Greece got the highest ranking of 8.2 - on a 0-10 scale - among 20 European countries, in the Euro Plus Monitor produced by the Lisbon Council and Berenberg Bank to track adjustment progress in the Eurozone, as well as Poland, Sweden and the United Kingdom, Development Minister Costis Hatzidakis said this week.
   "Greece remains the best-performing country among eurozone members and three more, on the adoption of measures to handle public debts, on extroversion, labour cost and reforms," Hatzidakis said, addressing the B2B networking event at the Demokritos National Centre for Scientific Research in Aghia Paraskevi, Athens.
He noted that Greece ranks first on fiscal adjustment and structural reforms, where it received a perfect score (10 out of 10), according to OECD figures. As regards external adjustment, the country's recent performance was very good, ranking fifth.

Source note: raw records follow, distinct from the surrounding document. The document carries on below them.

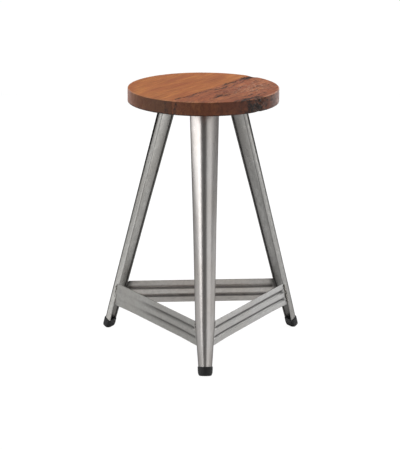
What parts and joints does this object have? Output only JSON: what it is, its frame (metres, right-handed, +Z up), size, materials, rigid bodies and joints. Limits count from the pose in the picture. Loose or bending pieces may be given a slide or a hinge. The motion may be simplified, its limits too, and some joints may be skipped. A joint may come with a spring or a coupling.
{
  "type": "bar stool with footrest",
  "caption": "Three-legged workshop bar stool: round reclaimed-wood seat on splayed pressed-steel legs tied by a triangular pressed-rail footrest, with rubber feet.",
  "frame": {"origin": "on the floor, at the middle of the bottom of the bounding box", "axes": "+Z up, the front leg points to -Y, +X is to the right of someone facing +Y"},
  "size_m": [0.4726, 0.4458, 0.615],
  "materials": {
    "wood": "oiled reclaimed hardwood, satin",
    "steel": "raw brushed sheet steel under a clear coat",
    "zinc": "bright zinc plate",
    "rubber": "matt moulded rubber"
  },
  "bodies": {
    "root": {"seat_board_wide": "wood", "seat_board_narrow": "wood", "seat_plate": "steel", "seat_screw_inner_1": "zinc", "seat_screw_outer_1": "zinc", "seat_screw_inner_2": "zinc", "seat_screw_outer_2": "zinc", "seat_screw_inner_3": "zinc", "seat_screw_outer_3": "zinc", "leg_front": "steel", "foot_cap_front": "rubber", "leg_right": "steel", "foot_cap_right": "rubber", "leg_left": "steel", "foot_cap_left": "rubber", "footrest_right": "steel", "footrest_back": "steel", "footrest_left": "steel"}
  },
  "joints": []
}
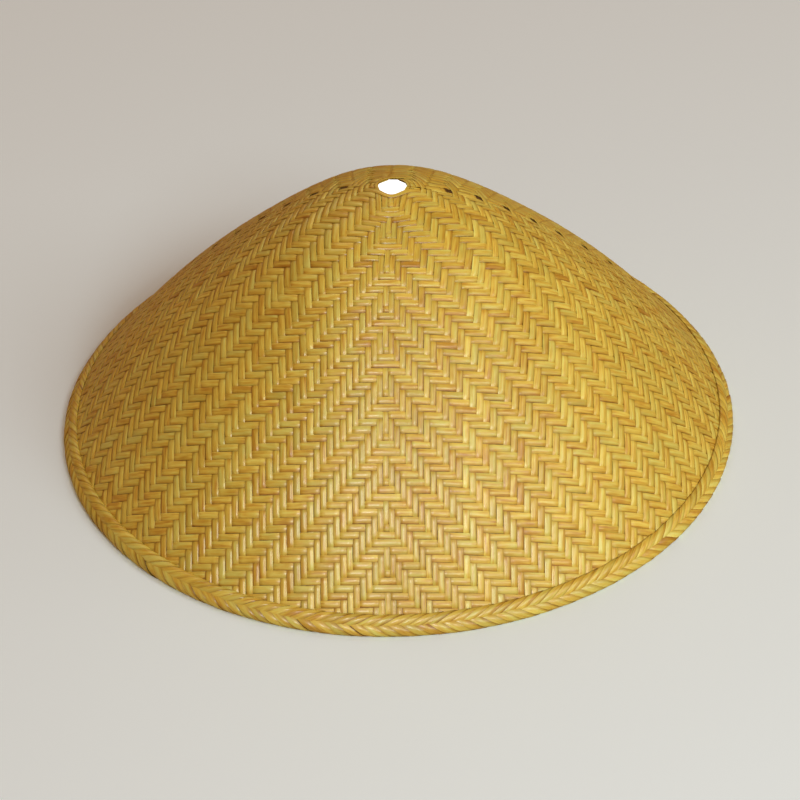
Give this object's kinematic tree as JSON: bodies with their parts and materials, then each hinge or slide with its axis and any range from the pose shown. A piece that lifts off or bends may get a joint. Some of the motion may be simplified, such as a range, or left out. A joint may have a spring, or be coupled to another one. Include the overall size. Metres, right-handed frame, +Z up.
{
  "type": "woven bamboo hat",
  "caption": "Cone-shaped sun hat: a hollow crown and brim woven from split bamboo in one sheet, open at the apex, with a wrapped roll round its edge.",
  "frame": {"origin": "middle of the ring that the rim rests on", "axes": "+Z up through the apex, -Y towards the front seam of the weave, +X to the wearer's left"},
  "size_m": [0.45, 0.45, 0.1887],
  "materials": {
    "woven_bamboo": "golden split bamboo with a thin clear lacquer",
    "rim_bamboo": "golden split bamboo wrapping with a thin clear lacquer"
  },
  "bodies": {
    "root": {"woven_crown": "woven_bamboo", "rim_braid": "rim_bamboo"}
  },
  "joints": []
}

   "This new report is a confirmation that we are on the right track. But above all, it sends a message to investors that Greece is becoming a country of investment opportunities, despite the fact that there is still a lot to be done, not as far as austerity measures are concerned, but in the structural reform front," he underlined.
He noted that a development ministry-sponsored draft law deregulating road passenger transport will be unveiled before the end of the month, while a new legislative framework on market operation will be passed soon, modeled after European standards. He said regulations are being prepared in collaboration with the OECD to support exports, adding that funding programmes are being implemented through the Hellenic Fund for Entrepreneurship and Development (ETEAN S.A.) and the European Investment Bank (EIB), also noting government efforts for the establishment of an investment fund.
   He underlined that "the situation in Greece and the eurozone, particularly in the south, is undoubtedly crucial. Figures on employment and economic growth are still alarming. Citizens and enterprises alike have reached their limits. On a European level, we have to combine the existing fiscal adjustment measures with new policies that will boost cash flow and social cohesion."
Addressing the same event, Central Union of Chambers of Commerce (KEE) and Athens Chamber of Commerce & Industry (ACCI) president Konstantinos Mihalos noted that the recapitalisation of the banking system, even though absolutely essential, is not enough to ensure that market liquidity will be restored.

Mihalos added that "the resources channeled to the banks are destined - and are adequate - to make up for the lost capital, mostly as a result of the exchange of state bonds."
   "To solve the problem," he said, "bank deposits will have to return to the domestic banking system as soon as possible, while their exclusion from international markets will have to be lifted."